In the future, I hope to look more into what would be needed to make the Sekvestri project work.



  1. You skip over what seems to me to be the most important part. How do you verify that someone is actually sequestering carbon? Pictures of sequestration techniques with writeups on efficiency? How do you verify that the equipment is owned by the claimant? or is running? or is recent and they aren’t double dipping rewards? You’d need to have some type of chipset/program running on the sequestration equipment that can report how much has been processed while also reporting back that it hasn’t been tampered with. Boinc/GRC works well because BOINC already does work unit verification and so GRC only needs to evaluate your CPID RAC values.
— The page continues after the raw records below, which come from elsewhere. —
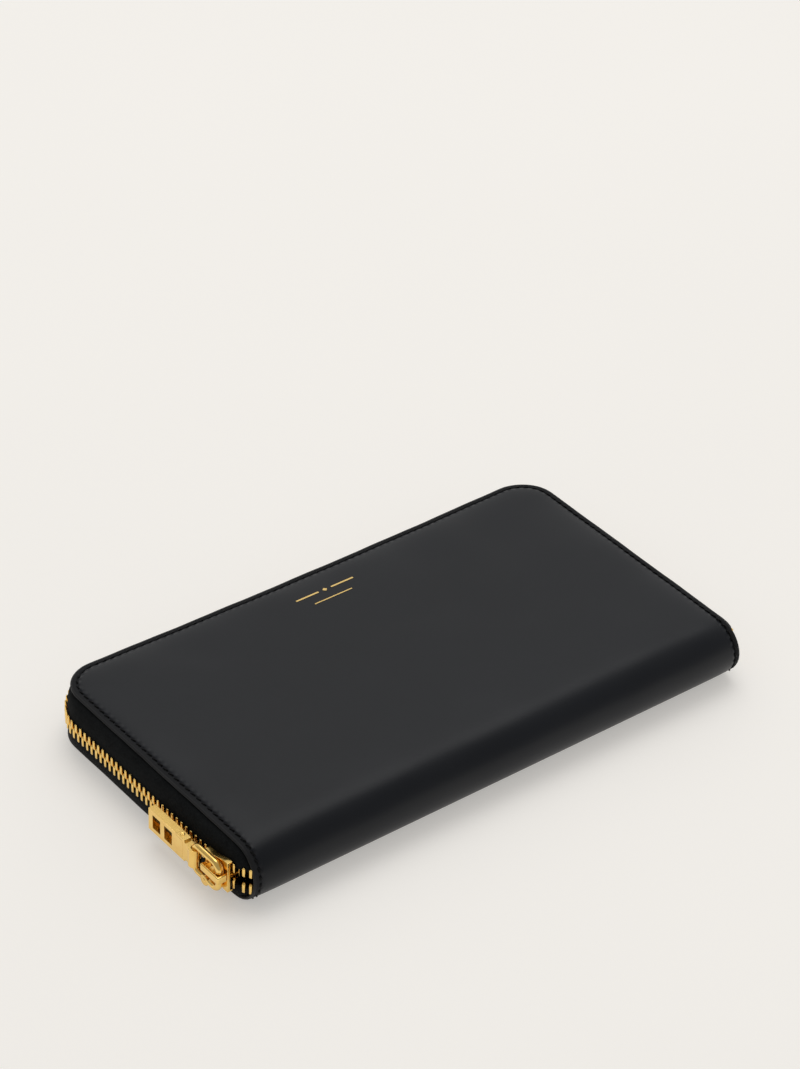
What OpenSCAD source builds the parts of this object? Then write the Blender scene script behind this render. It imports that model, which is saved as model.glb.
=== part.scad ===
// Continental zip-around wallet, closed and lying flat.
// X runs along the long side, the folded spine is at -Y, the long zip side at +Y, +Z is up.
// The origin is midway between the two ends, 55 mm in from the outside of the spine,
// on the face that it rests on.

/* [Wallet] */
// Length of the covers
wallet_l = 193.2; // [183:0.1:203]
// Width of the covers, from the outside of the spine to the long free edge
wallet_w = 109.1; // [105:0.1:115]
// Thickness of the closed wallet
wallet_t = 21.5; // [21:0.5:23]
// Radius of the two cover corners away from the spine
corner_r = 13.1; // [10:0.1:18]
// Thickness of the outer leather
leather_t = 1.2; // [1:0.1:1.4]
// Thickness of the stiffening board
board_t = 0.9; // [0.6:0.1:1]
// Thickness of the lining leather
lining_t = 0.5; // [0.4:0.1:0.6]

/* [Stitching] */
// Distance of the stitch line from the cover edge
stitch_inset = 2.2; // [1.8:0.1:3]
// Distance from one stitch to the next
stitch_pitch = 2.9; // [2.5:0.1:4]
// Thickness of the sewing thread
thread_t = 0.4; // [0.3:0.1:0.5]

/* [Main zip] */
// How far the middle of the chain stands outside the cover edge on the straight sides
chain_out = 2.3; // [1.9:0.1:2.6]
// Radius of the chain around the two corners
chain_r = 19; // [17:1:22]
// Distance between teeth on one tape
tooth_pitch = 2.5; // [2.4:0.1:2.7]
// Size of a tooth along the chain
tooth_w = 1.05; // [0.9:0.05:1.1]
// Thickness of the tape
tape_t = 0.5; // [0.4:0.1:0.5]
// Position of the slider along the left side
slider_y = -41; // [-42:0.5:-38]

/* [Pull] */
// Diameter of the link's round bar
link_bar_d = 2.2; // [1.8:0.1:2.4]
// Distance between the link's two end bars
link_l = 12.5; // [11:0.5:15]
// Width of the link
link_w = 11.8; // [10:0.2:12]
// Length of the pull from the link's far bar to its tip
pull_l = 22.5; // [18:0.5:28]
// Width of the fork's lugs and of the pull's frame
bar_w = 8.2; // [7:0.2:10]
// Thickness of the pull
pull_t = 2.6; // [2:0.1:3]

/* [Interior] */
// Thickness of the closed coin pocket
pocket_t = 4.2; // [3.8:0.1:4.4]
// Half length of the coin pocket
pocket_hx = 72; // [66:1:72]

/* [Hidden] */

$fn = 48;
eps = 0.02;
edge_x = wallet_l / 2;
back_y = -55;                         // outside of the spine
edge_y = back_y + wallet_w;
mid_z = wallet_t / 2;
spine_r = mid_z;                      // the spine is a half round of the full thickness
spine_y = back_y + spine_r;           // axis of the spine's half round

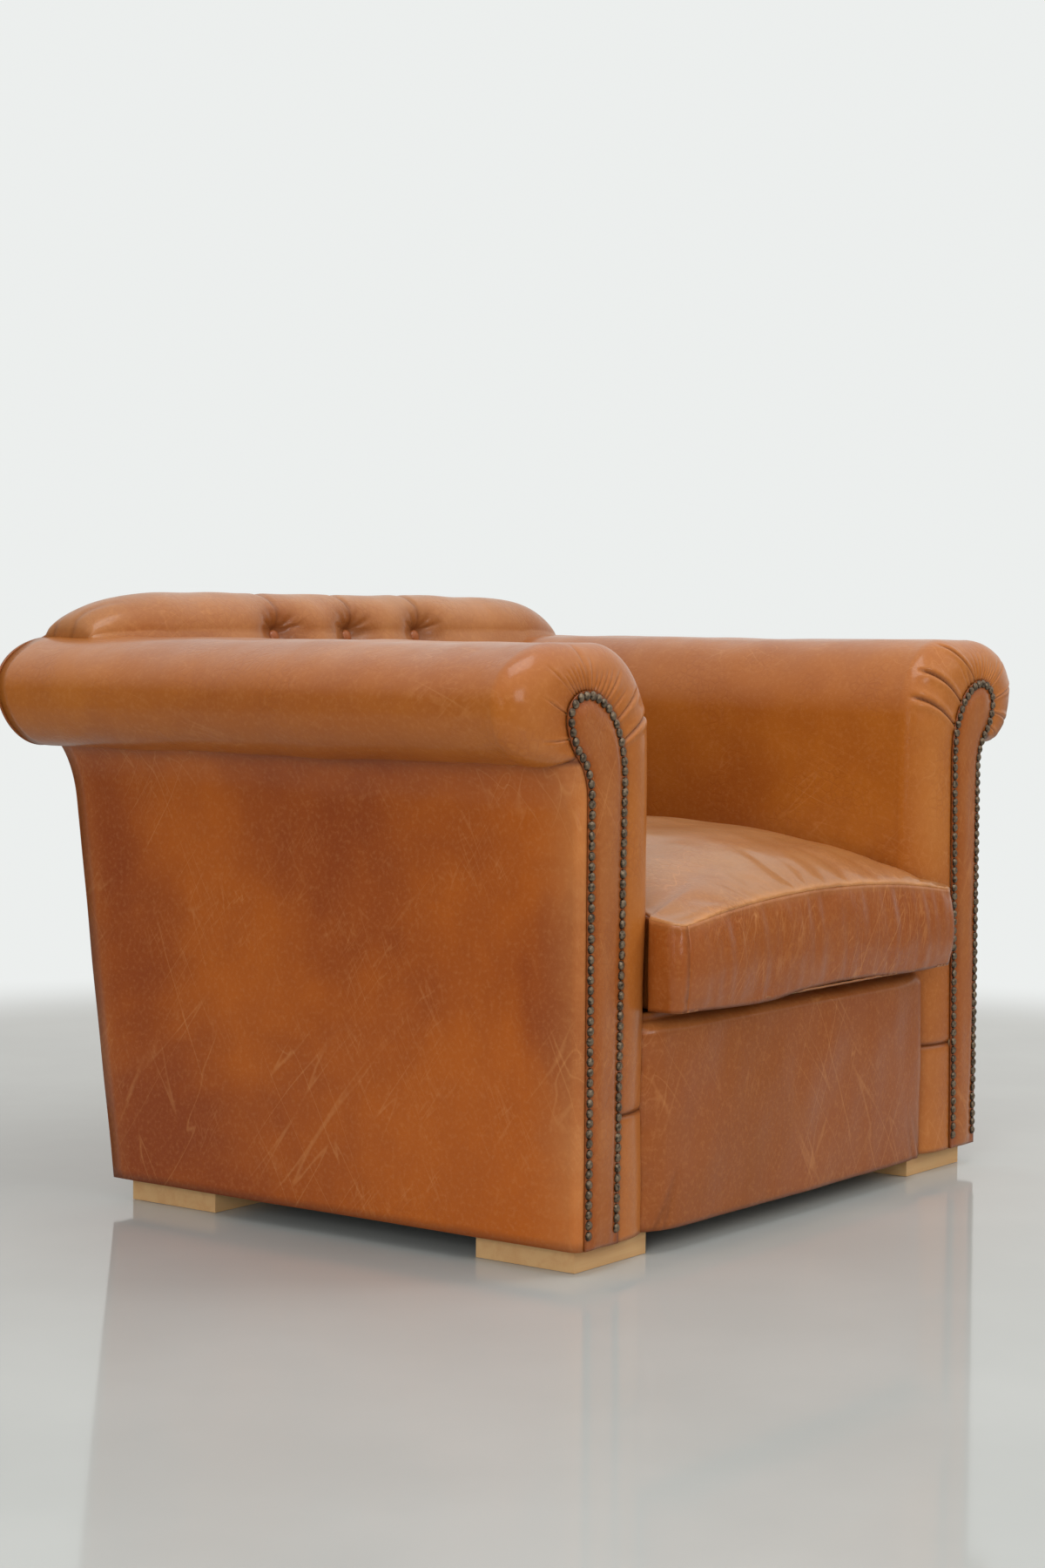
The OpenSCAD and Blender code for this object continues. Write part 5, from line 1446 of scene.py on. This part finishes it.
swell = ripples(top, 81, 0.17, 0.0020) + ripples(top, 82, 0.07, 0.0006)
pucker = ripples(top * np.array([1.0, 1.0, 0.2]), 83, 0.022, 0.0007) * clamp(1 - crown_share / 0.18)
top[..., 2] += (swell + pucker) * clamp(crown_share * 4)
bottom = np.stack([x, y, CUSHION_Z + BOTTOM_CROWN * (1 - crown_share)], -1)

# the band: its foot and its head follow the two panels' edges all the way round
rim = ([(0, j) for j in range(len(cushion_u))]
       + [(i, len(cushion_u) - 1) for i in range(1, len(cushion_v))]
       + [(len(cushion_v) - 1, j) for j in range(len(cushion_u) - 2, -1, -1)]
       + [(i, 0) for i in range(len(cushion_v) - 2, 0, -1)])
rim_u = np.array([cushion_u[j] for i, j in rim])
rim_v = np.array([cushion_v[i] for i, j in rim])
share = np.linspace(0, 1, BAND_ROWS)[:, None]
pinch = SEAM_IN * (2 * share - 1) ** 2
bx, by = cushion_plan(rim_u[None, :], rim_v[None, :], pinch)
foot_wave = FOOT_WAVE * np.sin(rim_u * 5.0 + 0.9) + FOOT_STEP * np.tanh((rim_u + 0.3) * 12)
foot_z = CUSHION_Z + BOTTOM_CROWN + foot_wave * (rim_v < 0.01)
band = np.stack([bx, by, foot_z[None, :] + (seam_height(rim_u, rim_v) - foot_z)[None, :] * share], -1)
in_front = clamp((0.075 - rim_v) / 0.02)[None, :]
swell = ripples(band, 92, 0.15, 0.0014) + ripples(band * np.array([1.0, 1.0, 0.22]), 91, 0.030, 0.0009)
swell += BAND_FULL * np.sin(math.pi * share)
swell *= clamp(np.minimum(share, 1 - share) * 8) * in_front
band = band + normals_of(band) * swell[..., None]

top_crease, bottom_crease, band_crease = puff_up(top, bottom, band, rim)
band_crease = band_crease[:, :-1]
top += (top_crease - blurred(top_crease, SWELL_REACH) * TOP_SWELL_OFF) * PANEL_CREASES
bottom += (bottom_crease - blurred(bottom_crease, SWELL_REACH)) * PANEL_CREASES
band += (band_crease - blurred(band_crease, SWELL_REACH)) * BAND_CREASES * in_front[..., None]

top_wear = 0.75 * ridge + 0.16 + 0.2 * clamp(ripples(top, 84, 0.12, 1.0))
# painted shade at the band's foot and just under its top seam
band_fold = 0.5 * np.exp(-(share / 0.03) ** 2) + 0.22 * np.exp(-((1 - share - 0.03) / 0.022) ** 2)
band_fold = band_fold * np.ones(len(rim))
band_wear = (0.55 * np.exp(-((1 - share) / 0.05) ** 2) + 0.12) * np.ones(len(rim))
closed = [np.concatenate([values, values[:, :1]], 1) for values in (band, band_fold, band_wear)]
# painted shade along the band's seams and the bottom's edges, and pale wear on the top's edges
top_mesh = grid_mesh("cushion_top", top, fold=np.zeros(ridge.shape), wear=top_wear)
bottom_mesh = grid_mesh("cushion_bottom", bottom[:, ::-1], fold=ridge[:, ::-1] * 0.3, wear=ridge * 0.2)
band_mesh = grid_mesh("cushion_band", closed[0], fold=closed[1], wear=closed[2])
for name, material, mesh, replaced in (
    ("cushion_top_hide", cushion_hide, top_mesh, ("cushion_top_panel", "cushion_core")),
    ("cushion_bottom_hide", cushion_hide, bottom_mesh, ("cushion_bottom_panel",)),
    ("cushion_band_hide", band_hide, band_mesh, ("cushion_boxing",)),
):
    piece = show(name, mesh, material, "seat_cushion", "tan_leather", *replaced)
    leather_back(piece)

ZIP_BRASS = (0.30, 0.24, 0.15, 1.0)
zip_metal, tree, output = new_material("zip_metal")
lay_surface(tree, output, {"Base Color": ZIP_BRASS, "Metallic": 1.0, "Roughness": 0.35})
dress(zip_metal, "zip_slider")
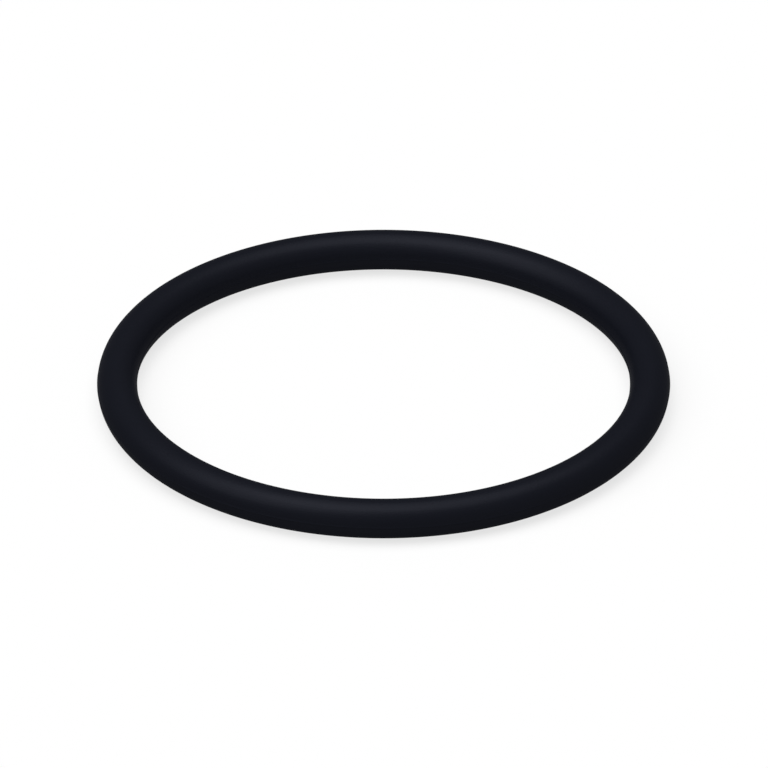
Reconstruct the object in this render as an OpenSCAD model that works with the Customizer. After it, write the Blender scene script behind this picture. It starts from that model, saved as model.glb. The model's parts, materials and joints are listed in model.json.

I like blockchain technologies and I think carbon sequestration is important but I don’t think that they can be applied together (at least in this way). There’s too many loopholes for abuse and in the end you just have the in-group voting who gets to be included in the club (because that’s what the verification/grant process boils down to). You’d have to have some type of verifiable way to prove that the sequestration was happening and that the results weren’t being tampered with and that the chip wasn’t just running on auto. Also while your idea for a community could be useful to galvanize support, I think that at that point you’re just overcomplicating smart contracts. That seems to be the function of what you want to do “you sequester X amount of carbon you get Y amount of *insert monetary reward here*” and then the smart contract could be secured on a blockchain and the verification would be done using the chip monitoring method I’ve mentioned. But even that would be a pain in the ass to actually get working properly. Its still too easy to hack hardware or fake the desired output signals.

    • Thanks for the feedback. I’ll take these points into consideration, I plan to make another post on Sekvestri in the future.